Malaysia is mounting a systematic examination of how to better safeguard victims of cybercrime and online fraud, with the Legal Affairs Division charged with developing a more robust framework for victim assistance and recovery. Datuk Seri Azalina Othman Said, Minister in the Prime Minister's Department (Law and Institutional Reform), outlined the initiative after attending the National Cyber Security Summit (NCSS) 2026 in Putrajaya, signalling renewed government focus on an increasingly urgent problem affecting citizens across the nation.

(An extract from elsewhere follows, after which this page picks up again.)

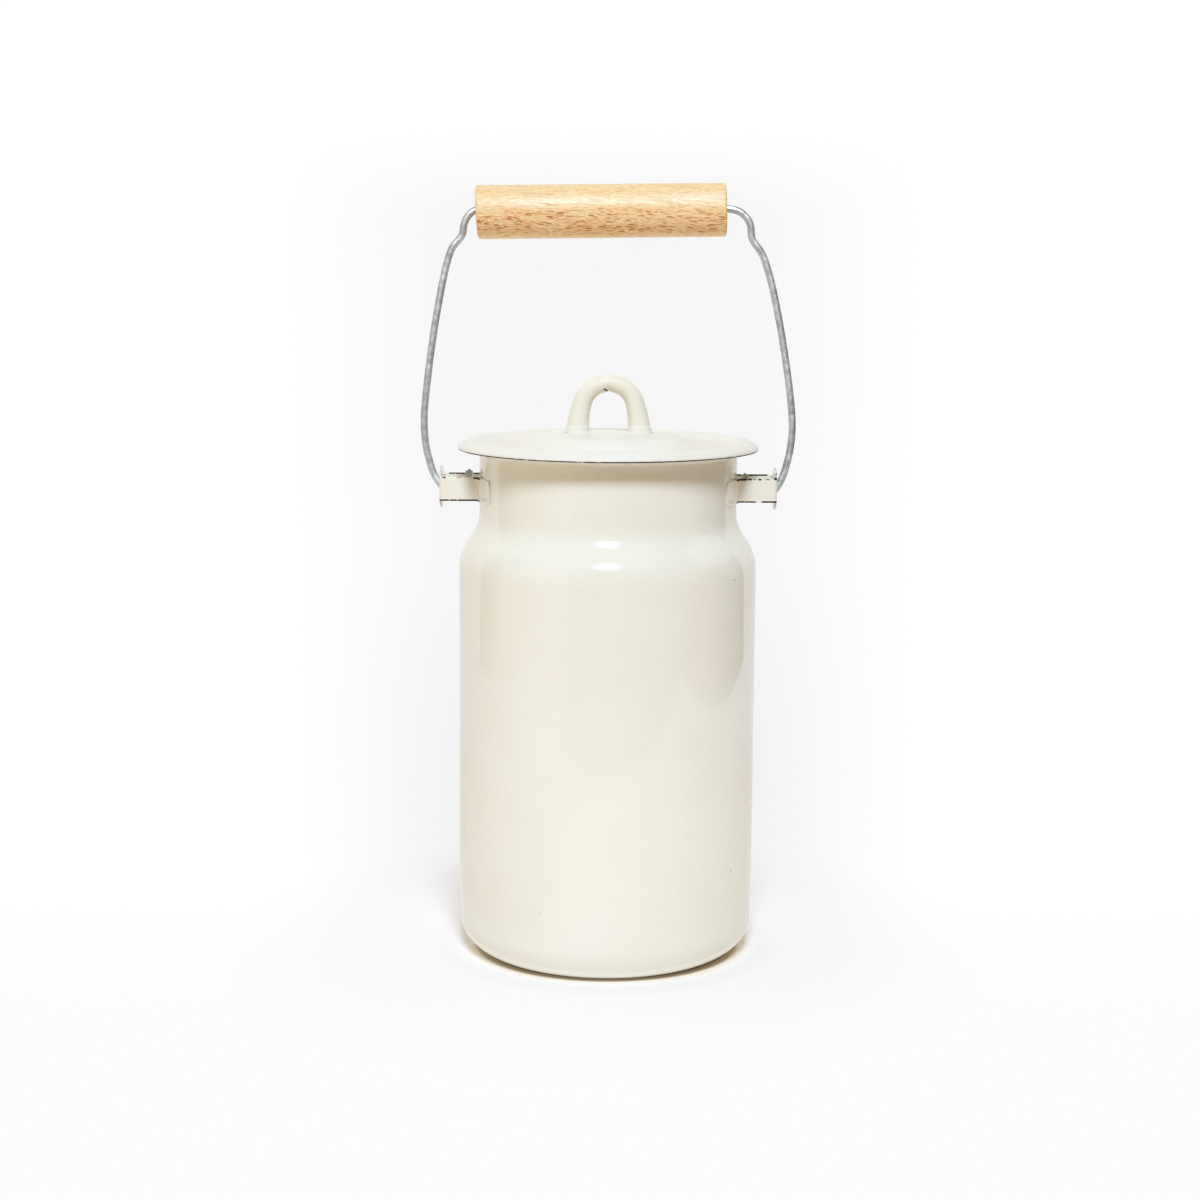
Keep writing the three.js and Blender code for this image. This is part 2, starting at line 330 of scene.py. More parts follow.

The current legal landscape leaves victims in a precarious position. While Malaysia's criminal justice system has well-established mechanisms for prosecuting perpetrators under the Penal Code and Criminal Procedure Code, the apparatus for protecting and assisting those who suffer financial or personal harm from digital crimes remains underdeveloped. Azalina acknowledged this asymmetry, noting that the existing framework concentrates on holding offenders accountable rather than facilitating victim recovery or providing meaningful support during the aftermath of fraud or exploitation.
A central focus of the ongoing study concerns the possibility of implementing victim compensation through banking channels, mirroring systems already operational in mature digital markets. In the United Kingdom and Australia, victims of confirmed online scams can often recover losses when their banks initiate refund protocols, shifting some financial responsibility onto financial institutions to maintain consumer confidence in digital transactions. Bank Negara Malaysia has not yet committed to such a mechanism, though the central bank is actively examining its feasibility as part of the government's broader review.
The comparative analysis extends beyond compensation mechanisms to encompass sentencing approaches that other jurisdictions have adopted. Singapore's use of caning as a supplementary punishment for cybercriminals presents one model, though Malaysia currently relies on fines and custodial sentences. The Legal Affairs Division will evaluate whether enhanced penalties—whether through increased imprisonment terms, larger financial penalties, or alternative sanctions—would serve as meaningful deterrents while remaining proportionate and constitutionally sound.
One of the study's most significant dimensions involves examining how victim rights are operationalised internationally. Different countries have developed distinct approaches to ensuring that those harmed by digital offences receive formal recognition, access to counselling or rehabilitation services, and a voice within criminal proceedings. Some jurisdictions grant victims the right to make impact statements during sentencing phases, while others provide dedicated victim advocates to guide individuals through the legal process. Malaysia's review will assess which practices align with local legal traditions and could be effectively transplanted into the Malaysian context.
The challenge of fund recovery particularly troubles policymakers, as many victims exhaust their remedies through initial police reports yet never retrieve their money. This outcome undermines public confidence in both law enforcement and the broader digital economy. When individuals lose savings to sophisticated romance scams, investment fraud, or phishing schemes and face no realistic path to recovery, they become vulnerable to further victimisation and may withdraw entirely from digital financial services, creating a drag on Malaysia's digital transformation agenda.
Azalina's remarks reflect growing recognition that the government must adapt its approach as cybercrime becomes more prevalent and financially damaging. The scale of online fraud in Malaysia has expanded considerably, with scammers utilising increasingly sophisticated social engineering, deepfake technology, and cross-border money laundering networks. Traditional prosecution alone cannot address the systemic vulnerabilities that allow such crimes to flourish or the accumulated suffering of victims who face financial ruin.
The study carries implications beyond individual cases. By developing comprehensive victim protection mechanisms, Malaysia can signal to both domestic citizens and international partners that the country takes digital security seriously—not merely as a law enforcement matter but as a consumer protection priority. Enhanced victim support frameworks often correlate with higher reporting rates, which in turn provides law enforcement with better intelligence about emerging fraud patterns and criminal networks operating across borders.
The timeline for completing the review remains unspecified, suggesting that the government is prioritising thoroughness over speed. This approach reflects the complexity of harmonising victim protection measures with existing legal structures, international conventions on mutual legal assistance, and banking regulations. Any new framework will require coordination among the police, Bank Negara, the Attorney General's Chambers, and the judiciary to ensure coherent implementation.
For Malaysian consumers navigating an increasingly digital economy, the study represents cautious progress toward a more protective environment. However, moving from analysis to implementation will require political will and resource allocation. Other Southeast Asian nations such as Thailand and Indonesia face similar challenges with cybercrime and have begun exploring victim-centric reforms, creating opportunities for regional knowledge sharing and potentially harmonised standards that facilitate cross-border cooperation.
The study also addresses a psychological dimension often overlooked in criminal justice discussions: the trauma and loss of confidence experienced by victims. When the state can demonstrate concrete support mechanisms—whether through financial recovery schemes, victim advocates, or enhanced penalties for offenders—it helps restore public faith in digital institutions. This restoration is particularly important in Malaysia, where trust in online banking and e-commerce platforms remains essential for economic growth and financial inclusion objectives.